Surges in beef prices have an important effect on consumption, and red meat price fluctuations have occurred over time in Turkey. Whereas the average global beef price was $2.98, $3.35, and $4.98 in 2005, 2010, and 2016, respectively, the price in Turkey was $8.59, $16.04, and $12.72, in the same years [5]. The swings in red meat prices result from an input cost increase [2]. Feed costs comprise more than 60% of total livestock production costs [6]. Feed costs constitute 30% of the costs of cattle finishing in Turkey [7]. Therefore, an increase in the prices of grains increases livestock prices. Variations in feed prices in the cattle supply chain directly affect the costs and profitability of raising cattle [8,9].

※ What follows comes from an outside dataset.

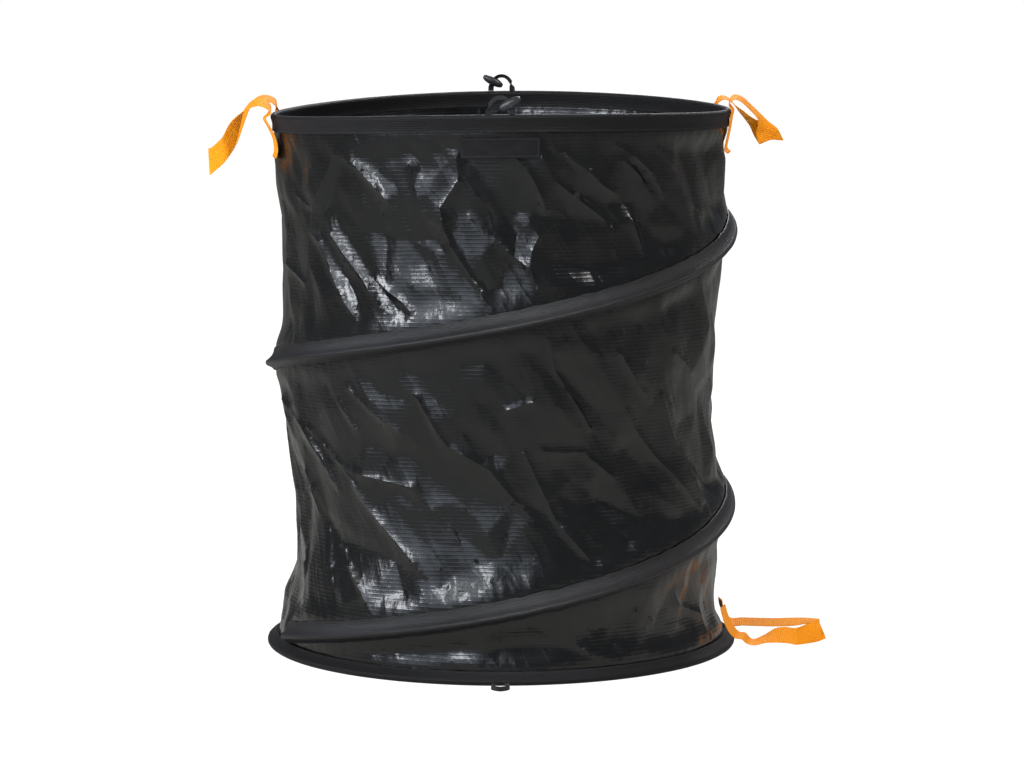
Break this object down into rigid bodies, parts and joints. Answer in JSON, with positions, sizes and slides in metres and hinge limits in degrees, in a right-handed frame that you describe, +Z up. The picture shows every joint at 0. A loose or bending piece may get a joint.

Excessive price surges in agricultural products adversely influence food security, economic growth, and social stability, and disproportionately affect the poor [10,11,12,13]. The food crisis in 2008 and the resulting social unrest exemplify the consequences of such price fluctuations in emerging economies [14]. According to the United Nations Food and Agriculture Organization (FAO), the general food price index increased by 27% in 2007 and 25% in 2008, and the international prices of staple food products reached their highest level over the past three decades in June 2008 [15]. An estimated 115 million people have become chronically food insecure [15]. The volatility in global food prices contributed to the socio-political unrest in the Middle East in 2011 [16] because many countries in the region depend on food imports. The surges in food prices have been expected to continue [17]. For example, commodity prices increased in the latter part of 2016 [18]. Grain, red meat, and chicken prices increased in Iran by 17.5%, 12.7%, and 13.6%, respectively in 2017 [19]. In Turkey, beef, and lamb prices increased by 10.28% and 22.86%, respectively, during the 12 months from November 2017 to October 2018 [7]. Their price levels reached historical records of 33 Turkish Lira (₺) and ₺46 per kg, respectively, in July 2017. Easing import regulations caused meat prices to fall slightly. However, the effect was short-term because of feed price increases. Inadequate domestic forage crop production requires imported corn and soy causing higher animal feeding costs in Turkey than in other countries. As a result, Turkey’s animal product prices are vulnerable to fluctuation, compromising domestic food security and the nutritional needs of its population.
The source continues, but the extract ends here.